Zeros of polynomial powers under the heat flow
Antonia Höfert, Jonas Jalowy, Zakhar Kabluchko
TL;DR
The paper analyzes how zeros of high-degree polynomial powers evolve under the holomorphic backward heat flow. By representing P_t^n(z) as a contour integral and applying a refined saddle point analysis, it proves the existence of a limiting zero distribution μ_t on ℂ, describes μ_t via a self-consistent Stieltjes transform m_t and a maximally relevant saddle u_t^*(z), and characterizes μ_t as supported on finitely many smooth curves with densities determined by saddle-point transitions. It uncovers rich time asymptotics: small times yield local semicircular growth near initial zeros, large times yield a horizontal-line attractor whose macroscopic rescaling converges to the semicircle law, and it establishes a Hamilton–Jacobi/Burgers PDE structure for the logarithmic potential and Stieltjes transform.

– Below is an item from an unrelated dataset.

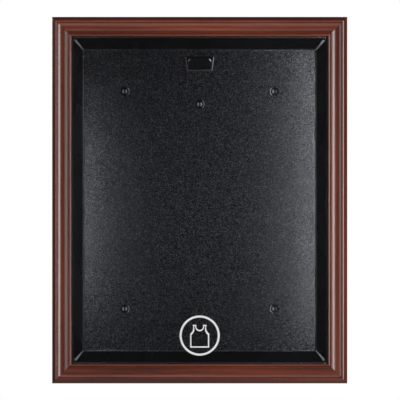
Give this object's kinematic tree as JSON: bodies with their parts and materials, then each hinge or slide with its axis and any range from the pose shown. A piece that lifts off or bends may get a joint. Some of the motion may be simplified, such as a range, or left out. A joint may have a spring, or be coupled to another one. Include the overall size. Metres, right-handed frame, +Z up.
{
  "type": "jersey display frame",
  "caption": "Wall-mounted display frame for a sports shirt: hinged hardwood door with a clear acrylic sheet over a shallow moulded black tray with a rod cradle.",
  "frame": {"origin": "centre of the four-screw wall pattern, on the wall plane behind the tray", "axes": "+Z up, +X to the right as seen by a person facing the frame, +Y into the wall, so the door's front faces -Y"},
  "size_m": [0.868, 0.089, 1.078],
  "materials": {
    "frame_wood": "satin",
    "stop_wood": "satin",
    "clear_acrylic": "gloss",
    "white_vinyl": "satin",
    "black_vinyl": "satin",
    "tray_plastic": "satin",
    "cradle_plastic": "satin",
    "hinge_brass": "satin",
    "bright_steel": "satin",
    "black_steel": "satin",
    "magnet": "gloss",
    "bumper_rubber": "matte"
  },
  "bodies": {
    "case": {"backing_tray": "tray_plastic", "rod_cradle": "cradle_plastic", "rod_cradle_screws": "black_steel", "hinge_case_leaf_upper": "hinge_brass", "hinge_case_leaf_middle": "hinge_brass", "hinge_case_leaf_lower": "hinge_brass", "hinge_pin_upper": "bright_steel", "hinge_pin_middle": "bright_steel", "hinge_pin_lower": "bright_steel", "hinge_case_screws": "hinge_brass", "catch_magnet_upper": "magnet", "catch_magnet_lower": "magnet", "door_bumpers": "bumper_rubber"},
    "door": {"door_rail_top": "frame_wood", "door_rail_bottom": "frame_wood", "door_stile_left": "frame_wood", "door_stile_right": "frame_wood", "corner_v_nails": "bright_steel", "acrylic_panel": "clear_acrylic", "emblem_vinyl_black": "black_vinyl", "emblem_vinyl_white": "white_vinyl", "glazing_stop_top": "stop_wood", "glazing_stop_bottom": "stop_wood", "glazing_stop_left": "stop_wood", "glazing_stop_right": "stop_wood", "glazing_stop_brads": "bright_steel", "hinge_door_leaf_upper": "hinge_brass", "hinge_door_leaf_middle": "hinge_brass", "hinge_door_leaf_lower": "hinge_brass", "hinge_door_screws": "hinge_brass", "strike_plate_upper": "bright_steel", "strike_plate_lower": "bright_steel", "strike_plate_screws": "bright_steel"}
  },
  "joints": [
    {"name": "door_swing", "type": "hinge", "parent": "case", "child": "door", "pos_m": [-0.4208, -0.0592, 0], "axis": [0, 0, -1], "range_deg": [0, 110]}
  ]
}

A simple d=1 example recovers the shifted semicircle, illustrating the theory concretely and connecting to free-probability and potential-theoretic viewpoints.
Abstract
We study the evolution of zeros of high polynomial powers under the heat flow. For any fixed polynomial $P(z)$, we prove that the empirical zero distribution of its heat-evolved $n$-th power converges to a distribution on the complex plane as $n$ tends to infinity. We describe this limit distribution $μ_t$ as a function of the time parameter $t$ of the heat evolution: For small time, zeros start to spread out in approximately semicircular distributions, then intricate curves start to form and merge, until for large time, the zero distribution approaches a widespread semicircle law through the initial center of mass. The Stieltjes transform of the limit distribution $μ_t$ satisfies a self-consistent equation and a Burgers' equation. The present paper deals with general complex-rooted polynomials for which, in contrast to the real-rooted case, no free-probabilistic representation for $μ_t$ is available.